The International Monetary Fund insists on additional austerity measures and reiterates that the primary surplus of  3.5 percent of GDP cannot be achieved. In its Greek report published on Thursday, the IMF projects a primary surplus of 2.2% of GDP in 2018. IF the IMF’s forecast is not revised, Greece may see obligated to implement the additional austerity measures worth 2.2 billion euros.

According to the IMF explained on Thursday that “it is not asking the Greek government to take extra measures to fill the budget gap resulting from its difference with the Europeans in the percentage of the primary surplus.”

This sounds like IMF trolling as the Fund enforced the Greek government to agree upon additional austerity measures that are to be implemented under certain conditions.

It’s just the old ‘additional austerity measures’ the Greek government was forced by the IMF to agree upon  last spring in order to finally conclude the second review of the Greek program although the Fund does not participate in the program.

The IMF is asking for a primary surplus of 2.2 of GDP in 2018 compared to the Europeans who are asking for a 3.5 pct of GDP primary surplus.

The Fund also reminded last summer’s report according to which there was an agreement with the Greek authorities on the issue. Provided that Greece meets its political commitments (reforms) and achieves the Fund’s financial target (2.2 pct of GDP primary surplus ) and at the same time fails to meet ESM’s 3.5 pct surplus target), then the Europeans have agreed that Greece’s access to ESM tranches will continue and the targets of the ESM programme will be re-examined.
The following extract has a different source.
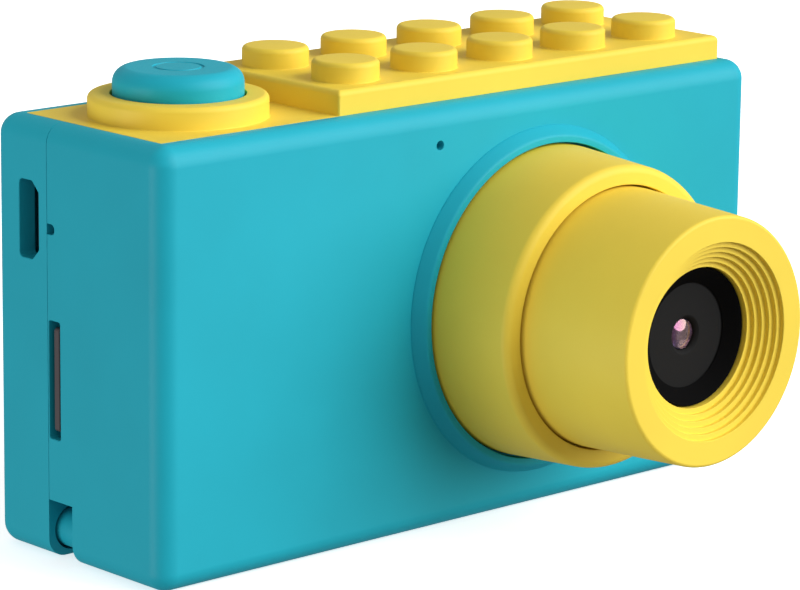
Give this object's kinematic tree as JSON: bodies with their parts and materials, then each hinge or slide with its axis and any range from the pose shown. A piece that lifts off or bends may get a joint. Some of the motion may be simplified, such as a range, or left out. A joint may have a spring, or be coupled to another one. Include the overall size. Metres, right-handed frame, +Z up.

The target for the primary surplus has been agreed at 1.8 pct of GDP this year. It will be supported by the already legislated reforms in pension, VAT and tax system. The target for next year’s primary surplus has been set at 2.2 pct of GDP.

Citing analysts, daily Kathimerini reports that the IMF’s forecast could be a source of misery not just for Athens, which may once again be forced to look down the barrel of fresh measures next year to the tune of 2.3 billion euros – 1.3 percent of GDP – but for its European Union partners as well, who will have to decide whether to go along with the IMF’s forecast or not.”

If they do not, then the risk of the IMF leaving the Greek program will be higher.

As part of the second review, the Greek coalition government had agreed to implement additional austerity measures worth 2.2 billion euros in 2019 and 2020. For 2018 there was agreement that an automatic fiscal mechanism – the “cutter” – should be activated if Greece failed to meet the fiscal targets.

“If the IMF does not revise its assessment then it is highly likely that the cutter will be activated,” Kathimerini notes adding that “iIn any case, analysts say that the third review will most likely run into trouble as a result of yesterday’s report by the IMF which also said in July that the need may arise to expedite already agreed cuts in pensions and reductions in the income tax threshold.”

Moreover, the government may be obliged to suspend the planned counter measures to offset austerity until 2023.

Following Schaeuble’s line, German free Democrats had also insist on participation of the IMF in the Greek program.

But first the European lenders and the IMF should agree on using the same calculators for their forecasts otherwise the problem will be dragging… and dragging… and dragging…

Two years after the 2015 agreement, the IMF decision is still pending. …and pending …and pending… and pending…

PS The third review smells indeed like new trouble as any review before. And Germany has not agreed yet on its new coalition government.